Dr Wissel concludes: 'I'm excited that when we fly PUEO, we'll have better sensitivity. In principle, we should pick up more anomalies, and maybe we'll actually understand what they are.'
The theories and discoveries of thousands of physicists since the 1930s have resulted in a remarkable insight into the fundamental structure of matter.
Everything in the universe is found to be made from a few basic building blocks called fundamental particles, governed by four fundamental forces.
Our best understanding of how these particles and three of the forces are related to each other is encapsulated in the Standard Model of particle physics.
All matter around us is made of elementary particles, the building blocks of matter.
These particles occur in two basic types called quarks and leptons. Each consists of six particles, which are related in pairs, or 'generations'.
All stable matter in the universe is made from particles that belong to the first generation. Any heavier particles quickly decay to the next most stable level.

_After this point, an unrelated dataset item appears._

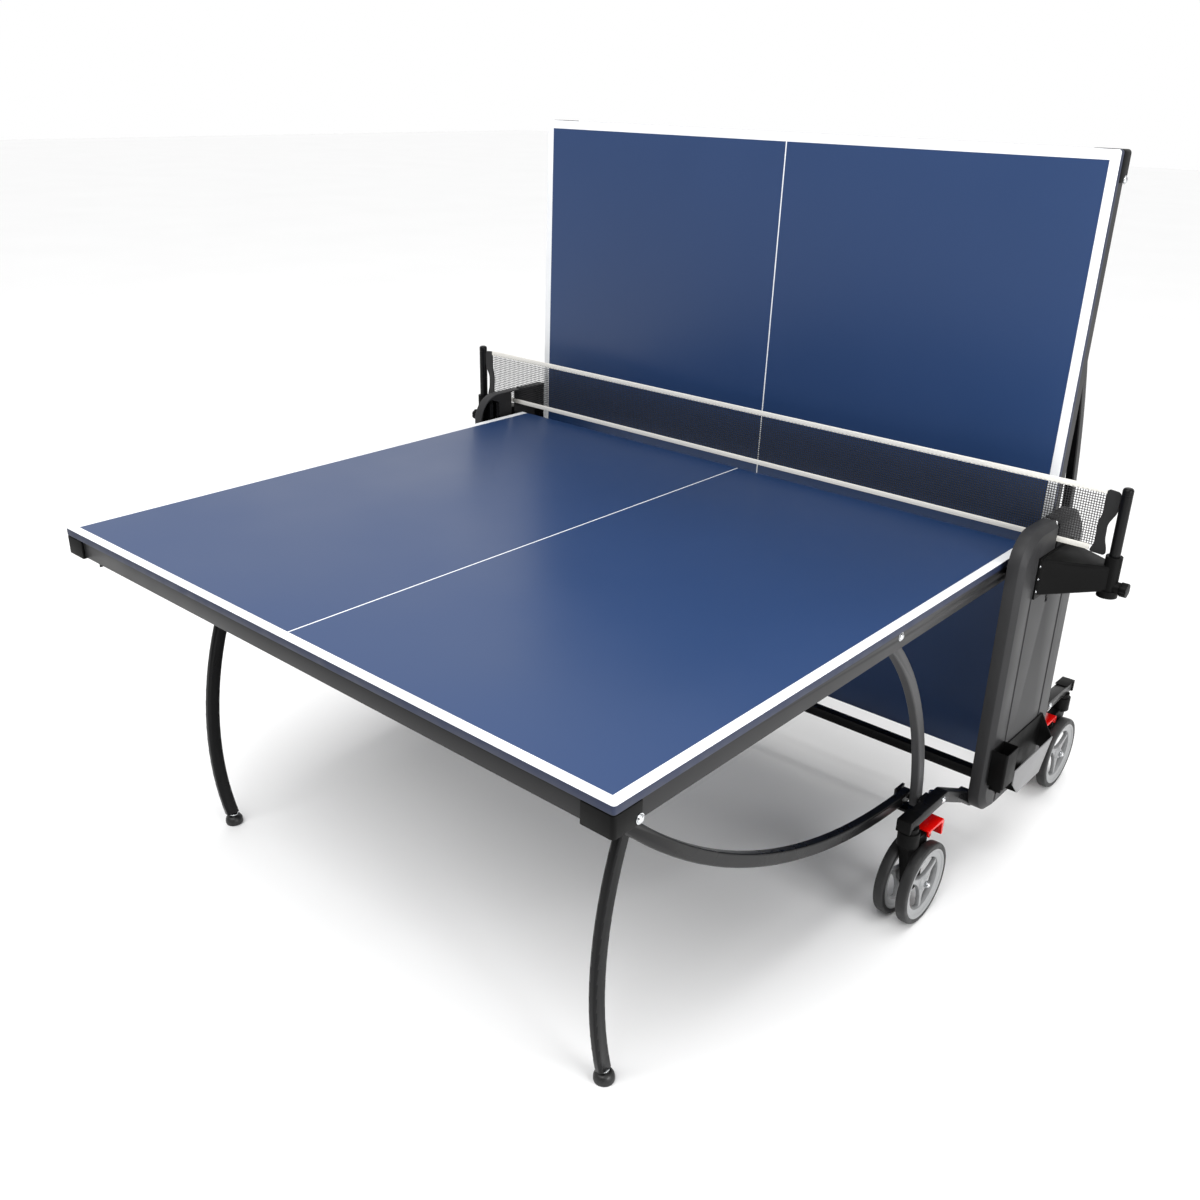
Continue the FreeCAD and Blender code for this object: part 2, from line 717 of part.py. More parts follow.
def net_arm():
    """Black bracket on the column's outer face, tapering to the socket of the net post."""
    x0 = COVER_X1
    x1 = NET_POST_X
    ends = [arm_outline(x0, ARM_HALF, 678, 760), arm_outline(x1, ARM_TIP_HALF, 704, 758)]
    arm = Part.makeLoft(ends, True, True)

    def along_arm(edge):
        return abs(edge.tangentAt(edge.FirstParameter).x) > 0.8

    arm = round_edges(arm, 6, along_arm)
    flange = box(x0, x0 + 4, -ARM_PLATE_HALF, ARM_PLATE_HALF, 672, 764)
    tongue = box(COVER_X0 + 3, x0 + 1, -5.5, 5.5, 650, 750)
    socket = rod_z(x1, 0, 696, 778, 17)
    collar = rod_z(x1, 0, 690, 705, 21)
    hole = rod_z(x1, 0, 730, 779, NET_POST_R)
    seat = rod_x(x1, x1 + 24, 0, KNOB_Z, 13)
    bore = rod_x(x1 + 4, x1 + 30, 0, KNOB_Z, 5 + RUNNING)
    return fuse([arm, flange, tongue, socket, collar, seat]).cut(hole).cut(bore)


def net_post():
    post = rod_z(NET_POST_X, 0, 730, NET_POST_TOP, NET_POST_R)

    def on_top(edge):
        return is_round(edge) and abs(edge.CenterOfMass.z - NET_POST_TOP) < 0.1

    return round_edges(post, 3, on_top)


def net_knob():
    """Screw that clamps the post: knurled head and stem."""
    head = rod_x(NET_POST_X + 25, NET_POST_X + 39, 0, KNOB_Z, 15)
    stem = rod_x(NET_POST_X + 8, NET_POST_X + 26, 0, KNOB_Z, 5)
    for i in range(6):
        angle = math.radians(60 * i)
        y, z = 17 * math.cos(angle), KNOB_Z + 17 * math.sin(angle)
        head = head.cut(rod_x(NET_POST_X + 24.5, NET_POST_X + 40, y, z, 3.5))
    return fuse([head, stem])


def net_pocket():
    """Black end of the net, hollowed beside the post, where it clears the arm's socket."""
    x0, x1 = POCKET_X, NET_POST_X - NET_POST_R - 0.3
    outline = [
        (x0, NET_TOP - 1), (x1, NET_TOP - 4), (x1, 868), (x1 - 16, 840), (x1 - 14, 806),
        (x1 - 8, 788), (x1 - 8, NET_BOTTOM - 5),
        (x0 - 15, NET_BOTTOM - 3), (x0 - 5, 800), (x0 - 8, 836), (x0, 868),
    ]
    return section(outline, -NET_THICK, NET_THICK)


def write_net():
    put("net_arms", both_sides([net_arm()]))
    put("net_posts", both_sides([net_post()]))
    knob = net_knob()
    put("net_knob_right", [knob])
    put("net_knob_left", [mirror_x(knob)])
    put("net_pockets", both_sides([net_pocket()]))
    half = NET_THICK / 2
    inner = POCKET_X - 15
    put("net_mesh", [box(-inner, inner, -half, half, NET_BOTTOM + TAPE, NET_TOP - TAPE)])
    half += 1
    put("net_tape", [box(-POCKET_X, POCKET_X, -half, half, NET_TOP - TAPE, NET_TOP)])
    put("net_bottom_cord", [box(-inner, inner, -half, half, NET_BOTTOM, NET_BOTTOM + TAPE)])


# Casters. Built for the near right corner turned to the +Y side, then mirrored


def caster_fork():
    """Web between the two wheels, with the axle boss, the swivel head and the pedal's pin."""
    y, z = AXLE_Y, WHEEL_R
    x0, x1 = CASTER_X - 11, CASTER_X + 11
    py, pz = PEDAL_PIVOT
    outline = [
        (y - 25, z), (py - 5, pz - 2), (py + 4, pz + 5.5),
        (STEM_Y - 20, 204), (STEM_Y + 20, 204), (y + 25, z),
    ]
    web = plate(outline, x0, x1)
    boss = rod_x(x0, x1, y, z, 26)
    head = rod_z(CASTER_X, STEM_Y, 198, 232, 23)
    race = rod_z(CASTER_X, STEM_Y, 230, BEAM_TOP - BEAM_DEPTH - 0.4, 19)
    pin = rod_x(CASTER_X - PEDAL_HALF, CASTER_X + PEDAL_HALF, py, pz, 3)
    bore = rod_x(x0 - 1, x1 + 1, y, z, AXLE_R + RUNNING)
    return fuse([web, boss, head, race, pin]).cut(bore)


def polar(reach, degrees):
    return reach * math.cos(math.radians(degrees)), reach * math.sin(math.radians(degrees))


def spoke_window(angle, x0, x1):
    """Opening between two spokes of a rim."""
    ring = rod_x(x0, x1, 0, 0, WINDOW_R).cut(rod_x(x0, x1, 0, 0, 26))
    wedge = plate([(0, 0), polar(90, angle - 44), polar(144, angle), polar(90, angle + 44)], x0, x1)
    return ring.common(wedge)


def wheel_starts():
    """Inner end of each of the two wheels along X."""
    return CASTER_X - WHEEL_GAP / 2 - TYRE_WIDTH, CASTER_X + WHEEL_GAP / 2


def caster_wheels():
    """Two spoked rims on their axle."""
    rims = []
    for x0 in wheel_starts():
        x1 = x0 + TYRE_WIDTH
        rim = rod_x(x0, x1, 0, 0, RIM_R)
        dish_start = x1 - 6 if x0 > CASTER_X else x0
        dish = rod_x(dish_start, dish_start + 6, 0, 0, WINDOW_R + 4)
        boss = rod_x(x0, x1, 0, 0, 24)
        rim = rim.cut(dish.cut(boss))
        for i in range(3):
            rim = rim.cut(spoke_window(90 + 120 * i, x0 - 1, x1 + 1))
        rims.append(rim)
    reach = WHEEL_GAP / 2 + TYRE_WIDTH + 3
    axle = rod_x(CASTER_X - reach, CASTER_X + reach, 0, 0, AXLE_R)
    wheels = fuse(rims + [axle])
    wheels.translate(vec(0, AXLE_Y, WHEEL_R))
    return wheels


def caster_tyres():
    tyres = []
    for x0 in wheel_starts():
        tyre = rod_x(x0, x0 + TYRE_WIDTH, AXLE_Y, WHEEL_R, WHEEL_R)
        tyre = round_edges(tyre, 5, is_round)
        tyres.append(tyre.cut(rod_x(x0 - 1, x0 + TYRE_WIDTH + 1, AXLE_Y, WHEEL_R, RIM_R)))
    return tyres


def brake_pedal():
    """Lever on the net side of the fork. Pressing it down brings it to the tyres."""
    y, z = PEDAL_PIVOT
    x0, x1 = CASTER_X - PEDAL_HALF, CASTER_X + PEDAL_HALF
    lever = plate(
        [(y + 6, z + 11), (y + 6, z + 7), (y - 58, z + 3), (y - 59, z - 28), (y - 65, z - 29),
         (y - 67, z + 6), (y - 63, z + 11)],
        x0, x1,
    )
    ears = []
    for ex in (x0, x1 - 5):
        ear = fuse([rod_x(ex, ex + 5, y, z, 6), box(ex, ex + 5, y - 6, y + 6, z, z + 8)])
        ears.append(ear.cut(rod_x(ex - 1, ex + 6, y, z, 3 + RUNNING)))
    return fuse([lever] + ears)


def corner(shape, side, end):
    """A far right piece at another corner of the undercarriage."""
    if side == "left":
        shape = mirror_x(shape)
    if end == "near":
        shape = mirror_y(shape)
    return shape


def write_casters():
    pieces = (
        ("fork", [caster_fork()]), ("wheels", [caster_wheels()]),
        ("tyres", caster_tyres()), ("pedal", [brake_pedal()]),
    )
    for end in ("near", "far"):
        for side in ("right", "left"):
            for piece, shapes in pieces:
                put("caster_%s_%s_%s" % (end, side, piece), [corner(s, side, end) for s in shapes])


# Holders on the columns


def bat_holder():
    """Open pocket: high back, sloping sides and a floor."""
    x0, x1 = COVER_X1, HOLDER_X1 - HOLDER_WALL
    wall = HOLDER_WALL
    back = box(x0, x0 + wall, HOLDER_Y0, HOLDER_Y1, HOLDER_Z0, HOLDER_TOP)
    floor = box(x0, x1, HOLDER_Y0 + HOLDER_CUT, HOLDER_Y1 - HOLDER_SLANT, HOLDER_Z0, HOLDER_Z0 + wall)
    low = HOLDER_Z0 + HOLDER_CUT
    cheek = [(x0, low), (x1, low), (x1, HOLDER_FRONT), (x0 + wall, HOLDER_TOP), (x0, HOLDER_TOP)]
    sides = [section(cheek, HOLDER_Y0, HOLDER_Y0 + wall), section(cheek, HOLDER_Y1 - wall, HOLDER_Y1)]
    return fuse([back, floor] + sides)


def holder_front():
    """Grey plate across the front of the bat holder, slanted at both lower corners."""
    outline = [
        (HOLDER_Y0 + HOLDER_CUT, HOLDER_Z0), (HOLDER_Y1 - HOLDER_SLANT, HOLDER_Z0), (HOLDER_Y1, HOLDER_FRONT),
        (HOLDER_Y0, HOLDER_FRONT), (HOLDER_Y0, HOLDER_Z0 + HOLDER_CUT),
    ]
    return plate(outline, HOLDER_X1 - HOLDER_WALL, HOLDER_X1)


def ball_box():
    """Narrow box beside the bat holder, open at the top, with a rounded front and a clip below."""
    shell = box(COVER_X1, HOLDER_X1, BOX_Y0, BOX_Y1, BOX_Z0, BOX_Z1)

    def at_front(edge):
        return is_upright(edge) and edge.CenterOfMass.x > COVER_X1 + 1

    shell = round_edges(shell, 5, at_front)
    inside = box(COVER_X1 + 2, HOLDER_X1 - 2.5, BOX_Y0 + 2.5, BOX_Y1 - 2.5, BOX_Z0 + 3, BOX_Z1 + 1)
    clip = box(COVER_X1, HOLDER_X1 - 10, BOX_Y0 + 18, BOX_Y1 - 12, BOX_Z0 - 20, BOX_Z0)
    return fuse([shell.cut(inside), clip])


def write_holders():
    put("bat_holders", both_sides([bat_holder()]))
    put("bat_holder_fronts", both_sides([holder_front()]))
    put("ball_boxes", both_sides([ball_box()]))


def main():
    os.makedirs("parts", exist_ok=True)
    write_halves()
    write_undercarriage()
    write_net()
    write_casters()
    write_holders()
    print("fold angle", FOLD_ANGLE, "pin travel", pin_at(0)[1] - pin_at(1)[1])
    print("pivot", PIVOT, "strut", STRUT_LENGTH, STRUT_SWING, "stay", STAY_LENGTH, STAY_SWING)


main()
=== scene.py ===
import json
import math
import bpy
from mathutils import Euler, Matrix, Vector

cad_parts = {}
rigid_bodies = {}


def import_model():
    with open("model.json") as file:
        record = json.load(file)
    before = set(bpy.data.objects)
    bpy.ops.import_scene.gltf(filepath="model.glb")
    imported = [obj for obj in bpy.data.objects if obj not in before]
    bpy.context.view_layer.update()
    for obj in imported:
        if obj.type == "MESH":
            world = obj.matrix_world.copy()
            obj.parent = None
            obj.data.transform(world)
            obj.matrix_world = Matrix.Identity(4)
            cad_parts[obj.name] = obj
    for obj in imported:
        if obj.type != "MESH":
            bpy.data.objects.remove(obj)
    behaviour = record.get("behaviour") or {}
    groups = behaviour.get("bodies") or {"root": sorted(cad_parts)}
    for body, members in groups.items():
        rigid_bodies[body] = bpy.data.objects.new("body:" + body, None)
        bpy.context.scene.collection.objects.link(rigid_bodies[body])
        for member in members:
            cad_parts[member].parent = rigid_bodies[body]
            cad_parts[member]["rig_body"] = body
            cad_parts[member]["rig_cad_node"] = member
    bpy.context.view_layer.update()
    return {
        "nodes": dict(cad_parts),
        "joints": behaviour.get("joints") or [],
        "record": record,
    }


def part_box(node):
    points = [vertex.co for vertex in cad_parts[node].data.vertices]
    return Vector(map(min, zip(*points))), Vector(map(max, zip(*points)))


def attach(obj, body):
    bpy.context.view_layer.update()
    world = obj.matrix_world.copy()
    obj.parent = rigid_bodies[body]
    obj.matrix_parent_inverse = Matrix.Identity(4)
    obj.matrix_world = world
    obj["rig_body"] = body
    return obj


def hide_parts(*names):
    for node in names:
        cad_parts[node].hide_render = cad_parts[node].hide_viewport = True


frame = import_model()

# Folding table tennis table in playback position. Metres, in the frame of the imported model.
# X runs along the net, +Y from the flat half to the folded half, Z up from the floor.

record = frame["record"]
joints = {joint["name"]: joint for joint in frame["joints"]}
bodyOf = {node: body for body, nodes in record["behaviour"]["bodies"].items() for node in nodes}
slotOf = {part["node"]: part["material_slot"] for part in record["subparts"]}


def mm(length):
    return length / 1000


def jointPoint(name):
    return Vector(joints[name]["pos_m"])


netY = jointPoint("net_knob_right_turn").y
foldAngle = math.radians(joints["near_fold"]["range_deg"][1])
legAngle = math.radians(joints["near_leg_fold"]["range_deg"][0])


# Working in Blender by script

def activate(*pieces):
    bpy.ops.object.select_all(action="DESELECT")
    for piece in pieces:
        piece.select_set(True)
    bpy.context.view_layer.objects.active = pieces[0]


def applyPlace(piece):
    activate(piece)
    bpy.ops.object.transform_apply(location=True, rotation=True, scale=True)
    return piece


def editEdges(piece, test):
    activate(piece)
    bpy.context.tool_settings.mesh_select_mode = (False, True, False)
    points = piece.data.vertices
    for face in piece.data.polygons:
        face.select = False
    for edge in piece.data.edges:
        edge.select = test(points[edge.vertices[0]].co, points[edge.vertices[1]].co)
    bpy.ops.object.mode_set(mode="EDIT")


def editAll(piece):
    activate(piece)
    bpy.ops.object.mode_set(mode="EDIT")
    bpy.ops.mesh.select_all(action="SELECT")


def leaveEdit():
    bpy.ops.object.mode_set(mode="OBJECT")


def modify(piece, kind, **settings):
    activate(piece)
    modifier = piece.modifiers.new(kind.title(), kind)
    for key, value in settings.items():
        setattr(modifier, key, value)
    bpy.ops.object.modifier_apply(modifier=modifier.name)


def turnOutwards(piece):
    editAll(piece)
    bpy.ops.mesh.remove_doubles(threshold=mm(0.01))
    bpy.ops.mesh.normals_make_consistent(inside=False)
    leaveEdit()


def softenEdges(piece, width, segments=2, angle=32):
    modify(
        piece, "BEVEL", width=mm(width), segments=segments, limit_method="ANGLE",
        angle_limit=math.radians(angle), use_clamp_overlap=True,
    )
    smooth(piece)


def smooth(piece, angle=38):
    activate(piece)
    bpy.ops.object.shade_smooth_by_angle(angle=math.radians(angle))


def joinPieces(pieces):
    activate(*pieces)
    bpy.ops.object.join()
    return bpy.context.object


def duplicate(piece):
    twin = piece.copy()
    twin.data = piece.data.copy()
    bpy.context.scene.collection.objects.link(twin)
    return twin


def addBox(low, high):
    low, high = Vector(low), Vector(high)
    bpy.ops.mesh.primitive_cube_add(size=1, location=(low + high) / 2, scale=high - low)
    return applyPlace(bpy.context.object)


def addRod(start, axis, length, radius, sides=48):
    turn = Vector((0, 0, 1)).rotation_difference(Vector(axis)).to_euler()
    middle = Vector(start) + Vector(axis) * length / 2
    bpy.ops.mesh.primitive_cylinder_add(
        vertices=sides, radius=radius, depth=length, location=middle, rotation=turn,
    )
    return applyPlace(bpy.context.object)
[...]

There are also four fundamental forces at work in the universe: the strong force, the weak force, the electromagnetic force, and the gravitational force. They work over different ranges and have different strengths.
Gravity is the weakest but it has an infinite range.
The electromagnetic force also has infinite range but it is many times stronger than gravity.
The weak and strong forces are effective only over a very short range and dominate only at the level of subatomic particles.
The Standard Model includes the electromagnetic, strong and weak forces and all their carrier particles, and explains well how these forces act on all of the matter particles.
However, the most familiar force in our everyday lives, gravity, is not part of the Standard Model, and fitting gravity comfortably into this framework has proved to be a difficult challenge.